Luis corroborates this: in her most recent pregnancy, she “had to walk countless kilometres to look for a mouthful of water” to take home to her family, she said. Her husband declined to help with the chore, saying it was a woman’s job.
The water she talks about is from a chimpaca, a small pond that they share with roaming cattle and use for everything from drinking to washing clothes.
A dire situation
ADRA’s Peso said many expectant and nursing mothers even struggle to deal with their daily hygiene – and that of the newborns – simply because there is no clean water.
“There is a dire economic vulnerability within these families. In rural areas, there is almost no buying power. Many of these women only eat once a day simply because they cannot afford to eat more,” Peso says.
Ndapandula also told Al Jazeera that most of the women they admit are used to drinking dirty water. The practice has gone on for so long that sometimes it does not even cause them any health issues any more. “It’s like their bodies have become used to it,” she added.
Al Jazeera spoke to 11 pregnant women in the region who said they often feel a lot of pain whenever they return home after hours of walking in search of water and food.
In 2022, Canal do Cafu, a water distribution channel built by the government for $137m, opened in Cunene to provide water to the population and boost the region’s agriculture.
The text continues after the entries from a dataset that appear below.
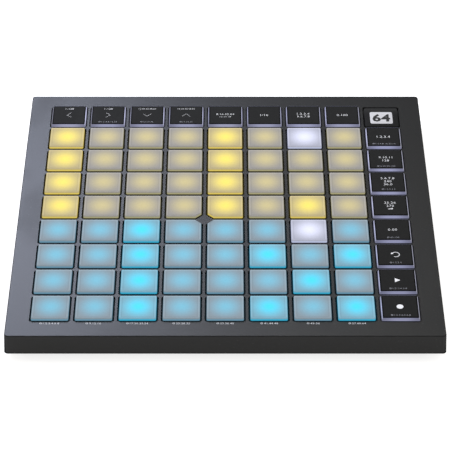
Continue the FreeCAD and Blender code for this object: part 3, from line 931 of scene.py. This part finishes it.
class PADCONTROLLER_OT_stage(bpy.types.Operator):
    """Puts the controller on a pale floor, in soft light, before the camera"""

    bl_idname = "pad_controller.stage"
    bl_label = "Stage"

    ceiling = 0.05
    overhead = 0.25
    fill = 0.52
    fill_tone = (1.0, 0.975, 0.93)
    floor_reach = 6.0
    floor_depth = 0.01
    floor_lift = 0.76
    # The soft lights: name, width and height, place, radiance and tone. Two stand behind the
    # controller for its deck to mirror, and a low one before it lights the upright faces.
    lights = (
        ("back_light", (0.353, 0.29), (-0.273, 0.82, 0.66), 21.6, (0.72, 0.775, 0.965)),
        ("middle_light", (0.416, 0.20), (0.064, 0.82, 0.856), 4.95, (1.0, 0.98, 0.88)),
        ("front_light", (1.8, 0.5), (0.0, -1.25, 0.30), 0.5, (1.0, 0.97, 0.92)),
    )
    camera_place = (0.0, -1.1242, 0.8182)
    camera_dip = math.radians(35.845)
    focal_length = 188.65
    sensor_width = 36.0
    shift = (-0.0005, -0.0001)

    def execute(self, context):
        scene = context.scene
        scene.view_settings.view_transform = "Standard"
        self.make_floor()
        self.make_world(scene)
        for light in self.lights:
            self.softbox(scene, *light)
        self.make_camera(scene)
        return {"FINISHED"}

    def make_floor(self):
        """A pale floor that keeps the shadow and stays white before the camera."""
        reach = self.floor_reach
        corners = ((-reach, -reach), (reach, -reach), (reach, reach), (-reach, reach))
        floor = new_piece("floor", *plate(corners, -self.floor_depth, 0.0), smooth=False)
        material, n, shader = new_material("floor_paper", specular=0.0, roughness=1.0)
        fibre = n.noise(n.place(), 60.0, 2.0)
        tone = n.ramp(fibre, 0.3, 0.7, 0.915, 0.925)
        n.feed(shader["Base Color"], n.join(tone, tone, tone))
        n.feed(shader["Emission Color"], WHITE)
        n.feed(shader["Emission Strength"], n.times(n.looked_at(), self.floor_lift))
        paint(floor, material)

    def make_world(self, scene):
        """A studio: a white backdrop that darkens to a plain ceiling where it is seen or
        mirrored, and an even fill elsewhere."""
        world = bpy.data.worlds.new("studio")
        world.use_nodes = True
        n = Nodes(world.node_tree)
        seen = n.looked_at()
        height = n.split(n.add("TexCoord").outputs["Generated"])[2]
        low = n.ramp(height, 0.10, 0.40, 1.0, self.ceiling)
        shown = n.plus(low, n.ramp(height, 0.52, 0.80, 0.0, self.overhead))
        strength = n.add("MapRange", {"Value": seen, "To Min": self.fill, "To Max": shown})
        background = world.node_tree.nodes["Background"].inputs
        n.feed(background["Color"], n.mix(seen, self.fill_tone, WHITE))
        n.feed(background["Strength"], strength.outputs["Result"])
        scene.world = world

    def softbox(self, scene, name, size, place, radiance, tone):
        """A soft light of an even radiance, turned towards the controller."""
        light = bpy.data.lights.new(name, "AREA")
        light.shape = "RECTANGLE"
        light.size, light.size_y = size
        light.energy = radiance * math.pi * size[0] * size[1]
        light.color = tone
        lamp = bpy.data.objects.new(name, light)
        lamp.location = place
        lamp.rotation_euler = (Vector() - lamp.location).to_track_quat("-Z", "Y").to_euler()
        lamp.visible_camera = False
        scene.collection.objects.link(lamp)

    def make_camera(self, scene):
        """The camera, over the front edge and looking down at the deck."""
        lens = bpy.data.cameras.new("camera")
        lens.sensor_width = self.sensor_width
        lens.lens = self.focal_length
        lens.clip_start = 0.05
        lens.shift_x, lens.shift_y = self.shift
        camera = bpy.data.objects.new("camera", lens)
        camera.location = self.camera_place
        camera.rotation_euler = Euler((math.pi / 2 - self.camera_dip, 0.0, 0.0))
        scene.collection.objects.link(camera)
        scene.camera = camera


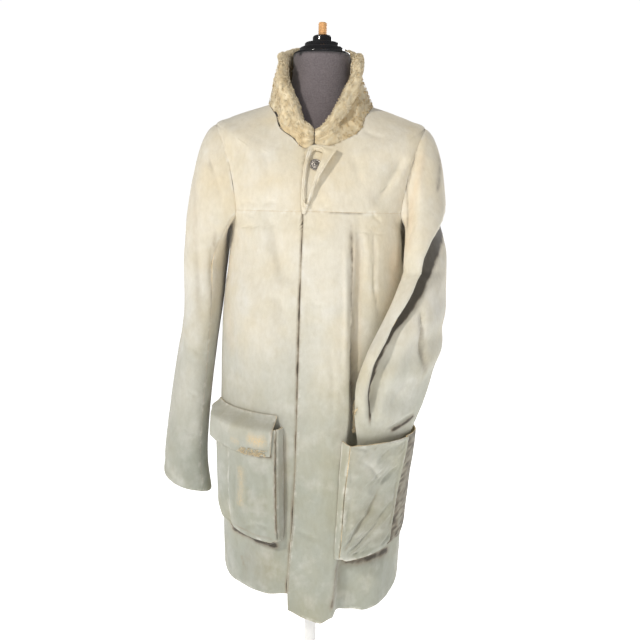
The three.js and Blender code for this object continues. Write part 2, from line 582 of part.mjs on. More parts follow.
// ---- collar ------------------------------------------------------------------------------------
// A section of the collar: it climbs from the neck seam and ends in a roll. On the wearer's left the roll
// overhangs what is below it.
function collarRing(u) {
  const a = turnOf(u);
  const v = neckLevel(u);
  const raised = Math.cos(u * RAD) > 0.5 ? lap(u, v) : 0;
  const seat = base(u, v).addScaledVector(baseNormal(u, v), raised + 0.9);
  const out = vec(seat.x, seat.y + 14, 0).normalize();
  const rows = a < 0 ? COLLAR.right : COLLAR.left;
  const [inset, up, r] = [1, 2, 3].map((c) => table(rows.map((row) => [row[0], row[c]]), Math.abs(a)));
  const x = -inset;
  const hang = smooth(6, 22, a) * (1 - smooth(140, 172, a));
  const points = [
    [0, 0.4],
    [0.3 * x + mix(3, -1, hang), 0.3 * up],
    [mix(0.55 * x + 6, x + 0.25 * r, hang), mix(0.55 * up, up - 2 * r, hang)],
    [x + r * mix(0.82, 0.9, hang), up - r * mix(0.62, 1.7, hang)],
    [x + r * mix(1, 1.05, hang), up + r * mix(0.15, -0.3, hang)],
    [x + 0.62 * r, up + 0.8 * r],
    [x - 0.1 * r, up + r],
    [x - 0.78 * r, up + 0.62 * r],
    [x - r, up - 0.15 * r],
    [x - 0.72 * r, up - 0.8 * r],
    [0.5 * x - 6.5, 2.75 + 0.45 * up],
    [-8.5, 5],
  ];
  return points.map(([o, h]) => seat.clone().addScaledVector(out, o).add(vec(0, 0, h)));
}
addPiece("collar", "fur", loft(COLLAR_STOPS.map((stop) => collarRing(COLLAR_FROM + stop))));

// ---- throat tab and button ---------------------------------------------------------------------
// A closed line of points cut into n equal steps.
function resample(points, n) {
  const closed = [...points, points[0]];
  const run = [0];
  for (let i = 1; i < closed.length; i++)
    run.push(run[i - 1] + Math.hypot(closed[i][0] - closed[i - 1][0], closed[i][1] - closed[i - 1][1]));
  return Array.from({ length: n }, (_, k) => {
    const want = (run[run.length - 1] * k) / n;
    let i = 1;
    while (run[i] < want) i++;
    const s = (want - run[i - 1]) / (run[i] - run[i - 1]);
    return [mix(closed[i - 1][0], closed[i][0], s), mix(closed[i - 1][1], closed[i][1], s)];
  });
}
// The tab rises over the button and along its free side.
function tabRise(x, z) {
  const freeSide = smooth(-24, 2, x - table(TAB_EDGE, z)) * smooth(1145, 1180, z);
  return 0.35 + 5.2 * hump(z, BUTTON.z, 34) + 6 * freeSide;
}
function tabRows() {
  const rim = resample(TAB, TAB_POINTS);
  const slot = resample(SLOT, TAB_POINTS);
  return [0, 0.5, 1].map((k) =>
    rim.map(([x, z], i) => {
      const [X, Z] = [mix(x, slot[i][0], k), mix(z, slot[i][1], k)];
      const [u, v] = frontAt(X, Z);
      const crown = k === 0.5 ? 0.8 : 0;
      return { p: outer(u, v, lap(u, v) + tabRise(X, Z) + SKIN + crown), n: baseNormal(u, v) };
    }),
  );
}
addPiece("throat_tab", "skin", wall(tabRows(), SKIN, true));

const turnedGeometry = (profile, segments) =>
  new THREE.LatheGeometry(profile.map(([r, h]) => new THREE.Vector2(r, h)), segments);
function button() {
  const { x, z, radius, foot, thick } = BUTTON;
  const [u, v] = frontAt(x, z);
  const profile = [[0, 0], [foot, 0], [radius, 1.1], [radius, 2.4], [9.3, thick], [7.6, 3.1], [0, 3.3]];
  const mesh = addPiece("button", "button", turnedGeometry(profile, 22));
  mesh.quaternion.setFromUnitVectors(vec(0, 1, 0), baseNormal(u, v));
  mesh.position.copy(outer(u, v, lap(u, v) + CLEAR));
}
button();

// ---- pockets -----------------------------------------------------------------------------------
// s runs from a pocket's inner to its outer edge, r from the top down.
const corner = (pair, other, s, r) => mix(mix(pair[0], other[0], s), mix(pair[1], other[1], s), r);
function pocketSpot(k, s, r) {
  const u = corner(k.in, k.out, s, r);
  const z = mix(mix(k.top[0], k.top[1], s), mix(k.bottom[0], k.bottom[1], s), r);
  const rounded = 7 * smooth(0.86, 1, r) * (smooth(0.12, 0, s) + smooth(0.88, 1, s));
  return [k.side * u, levelAt(z + rounded)];
}
function pocketOut(k, s, r) {
  const sag = 6 * Math.sin(Math.PI * clamp(s)) * (0.4 + 0.6 * r);
  const gape = mix(k.off[0], k.off[1], smooth(0, 0.55, r));
  const ripple = k.ripple * Math.sin(9 * s + 5 * r) * smooth(0.1, 0.4, r) * smooth(1, 0.8, r);
  return gape + sag + 3 * Math.sin(Math.PI * clamp(r)) - ripple;
}
const spotGrid = (down, across) => even(down).map((r) => even(across).map((s) => [s, r]));
function pocketFront(name, k) {
  const place = (s, r) => {
    const [u, v] = pocketSpot(k, s, r);
    return off(u, v, pocketOut(k, s, r) + SKIN);
  };
  addPiece(name, "skin", wall(gridOf(place, spotGrid(8, 9), 0.03, 0.03, onAxis), SKIN));
}
// The gusset runs down the inner side, along the bottom and up the outer side. Each step of its path holds
// s, r and how far it leans sideways and down.
const GUSSET_PATH = [
  ...even(8).slice(0, -1).map((r) => [0, r, -1, 0]),
  [0, 1, -0.7, 0.7],
  ...even(9).slice(1, -1).map((s) => [s, 1, 0, 1]),
  [1, 1, 0.7, 0.7],
  ...even(8).slice(0, -1).reverse().map((r) => [1, r, 1, 0]),
];
const GUSSET_WIDTH = [0, 0.33, 0.66, 1];
function pocketGusset(name, k) {
  const points = GUSSET_PATH.map(([s, r, lean, down]) =>
    GUSSET_WIDTH.map((w) => {
      const [u, v] = pocketSpot(k, s, r);
      const outside = lean > 0;
      const footU = u + k.side * lean * (outside ? k.reach : GUSSET.tuck) * w;
      const footV = levelAt(base(u, v).z - down * GUSSET.drop * w);
      const far = pocketOut(k, s, r) - GUSSET.inset;
      const near = coatFace(footU, footV) + (outside ? GUSSET.side : GUSSET.inner);
      const swell = outside ? k.swell : Math.min(GUSSET.inner_swell, 0.33 * (far - near));
      return off(footU, footV, mix(far, near, w) + swell * Math.sin(Math.PI * w));
    }),
  );
  const [u, v] = pocketSpot(k, 0.5, 0.5);
  const middle = off(u, v, 8);
  const next = (list, i) => list[Math.min(i + 1, list.length - 1)];
  const previous = (list, i) => list[Math.max(i - 1, 0)];
  const rows = points.map((row, i) =>
    row.map((p, j) => {
      const along = next(points, i)[j].clone().sub(previous(points, i)[j]);
      const across = next(row, j).clone().sub(previous(row, j));
      const n = along.cross(across).normalize();
      if (n.dot(p.clone().sub(middle)) < 0) n.negate();
      return { p, n };
    }),
  );
  addPiece(name, "skin", wall(rows, GUSSET_SKIN));
}
pocketFront("pocket_right_front", POCKETS.right);
pocketGusset("pocket_right_gusset", POCKETS.right);
pocketFront("pocket_left_front", POCKETS.left);
pocketGusset("pocket_left_gusset", POCKETS.left);

// The right flap is sewn to the coat along its top and falls over the pocket's mouth.
const FLAP_ROWS = [0, 0.1, 0.22, 0.34, 0.56, 0.78, 1];
function flapRightPlace(s, r) {
  const k = POCKETS.right;
  const u = -corner(FLAP.in, FLAP.out, s, r);
  const straight = mix(mix(FLAP.top[0], FLAP.top[1], s), mix(FLAP.bottom[0], FLAP.bottom[1], s), r);
  const v = levelAt(straight - FLAP.sag * Math.sin(Math.PI * clamp(s)) * r + 3 * smooth(0.9, 1, s) * r);
  const overPocket = clamp((-u - k.in[0]) / (k.out[0] - k.in[0]));
  const clear = pocketOut(k, overPocket, 0.1) + 2 * SKIN + FLAP.slack;
  const hanging = clear * (1 - 0.42 * smooth(0.72, 1, s)) + 3 * r;
  return off(u, v, mix(coatFace(u, v) + SKIN + CLEAR, hanging, smooth(0, 0.34, r)));
}
const flapSpots = FLAP_ROWS.map((r) => even(13).map((s) => [s, r]));
addPiece("flap_right", "skin", wall(gridOf(flapRightPlace, flapSpots, 0.03, 0.03, onAxis), SKIN));

// The left flap stands up flat against the coat behind the sleeve.
function flapLeftRows() {
  return even(4).map((r) =>
    even(9).map((s) => {
      const u = mix(FLAP_UP.u[0], FLAP_UP.u[1], s);
      const v = levelAt(mix(FLAP_UP.z[0], FLAP_UP.z[1], r) - 3 * smooth(0.8, 1, s) * r);
      const face = Math.max(0, coatFace(u, v));
      return { p: off(u, v, face + CLEAR + FLAP_UP.off + 0.6 * r), n: baseNormal(u, v) };
    }),
  );
}
addPiece("flap_left", "skin", wall(flapLeftRows(), FLAP_SKIN));

// ---- dress form and stand ----------------------------------------------------------------------
function formInset(u, v) {
  const shoulder = Math.abs(Math.sin(u * RAD)) ** 3;
  return table(INSIDE, v) + 9 * (1 - shoulder) * smooth(9, 10.5, v);
}
function formRings() {
  const around = even(FORM_AROUND).slice(0, -1).map((k) => 360 * k);
  const underside = around.map((u) => off(u, FORM_BOTTOM, -62).setZ(616));
  const torso = FORM_LEVELS.map((v) =>
    around.map((u) => base(u, v).addScaledVector(baseNormal(u, v), -formInset(u, v))),
  );
  const neck = NECK.map(([zs, zf, zb, a, bf, bb]) =>
    around.map((u) => {
      const s = Math.sin(u * RAD);
      const c = Math.cos(u * RAD);
      const z = zs + ((c > 0 ? zf : zb) - zs) * c * c;
      return vec(a * power(s, NECK_ROUND), -(c > 0 ? bf : bb) * power(c, NECK_ROUND), z);
    }),
  );
  return [underside, ...torso, ...neck];
}
addPiece("form_torso", "jersey", loft(formRings()));

const standing = (profile, segments) => turnedGeometry(profile, segments).rotateX(Math.PI / 2);
function postProfile() {
  const { radius, root, pitch, bottom, top } = POST;
  const turns = [];
  for (let z = bottom + 1.2; z < top - 2.4; z += pitch) turns.push([radius, z], [root, z + pitch / 2]);
  return [[0, bottom], [radius, bottom], ...turns, [radius, top - 1.2], [root, top], [0, top]];
}
addPiece("form_neck_cap", "cap", standing(CAP, 32).scale(1, 0.95, 1));
addPiece("form_post", "post", standing(postProfile(), 20));
addPiece("stand_pole", "stand", standing(POLE, 24));
addPiece("stand_base", "stand", standing(BASE, 48));

export default group;
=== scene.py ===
"""A thigh-length sheepskin coat with a curly lamb collar on a limbless dress form.

The coat is cut as a tailor cuts it: fronts, yokes, back, two-piece sleeves, collar, throat tab and
bellows pockets, each laid as its own skin over one body shape. Shapes are worked out in millimetres and
degrees and stored in metres.
"""

import itertools
import math

import bmesh
import bpy
import numpy as np
from mathutils import Matrix, Vector


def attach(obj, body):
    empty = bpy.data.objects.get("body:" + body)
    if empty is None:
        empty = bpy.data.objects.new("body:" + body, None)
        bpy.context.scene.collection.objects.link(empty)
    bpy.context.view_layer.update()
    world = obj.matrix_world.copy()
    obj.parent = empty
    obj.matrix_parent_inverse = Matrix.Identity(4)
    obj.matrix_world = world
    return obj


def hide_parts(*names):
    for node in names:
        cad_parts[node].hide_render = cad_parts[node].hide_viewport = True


bl_info = {
    "name": "Sheepskin coat on a dress form",
    "version": (1, 0, 0),
    "blender": (4, 5, 0),
    "location": "View3D > Sidebar > Coat",
    "description": "Builds a sheepskin coat with a lamb collar on a dress form",
    "category": "Object",
}

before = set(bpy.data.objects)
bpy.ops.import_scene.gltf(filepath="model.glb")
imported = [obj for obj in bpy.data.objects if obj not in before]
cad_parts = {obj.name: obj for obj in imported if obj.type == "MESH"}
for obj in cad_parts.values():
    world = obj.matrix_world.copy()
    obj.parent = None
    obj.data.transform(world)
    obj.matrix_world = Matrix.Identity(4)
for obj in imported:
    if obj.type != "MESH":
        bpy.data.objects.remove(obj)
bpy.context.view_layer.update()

MM, METRE = 0.001, 1000  # a millimetre in metres, and a metre in millimetres
RAD = math.pi / 180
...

But many local activists say the ambitious initiative seems not to have worked.
Canal do Cafu is seen as being too far away from the most drought-affected regions, making it hard for people to reach it.
Peso says the government needs to take a more active and realistic approach instead to support the most vulnerable people in Cunene.
“We need more realistic public policies,” she said. “The government needs to create a contingency plan to tackle the impacts of the drought on people’s lives here in Cunene.”
The ministries of environment and family declined to comment.
The women at the heart of the crisis say they have no idea when things will change for the better for them and their children being born into the situation.
“It feels like our suffering will have no end,” Luis told Al Jazeera, almost shedding tears.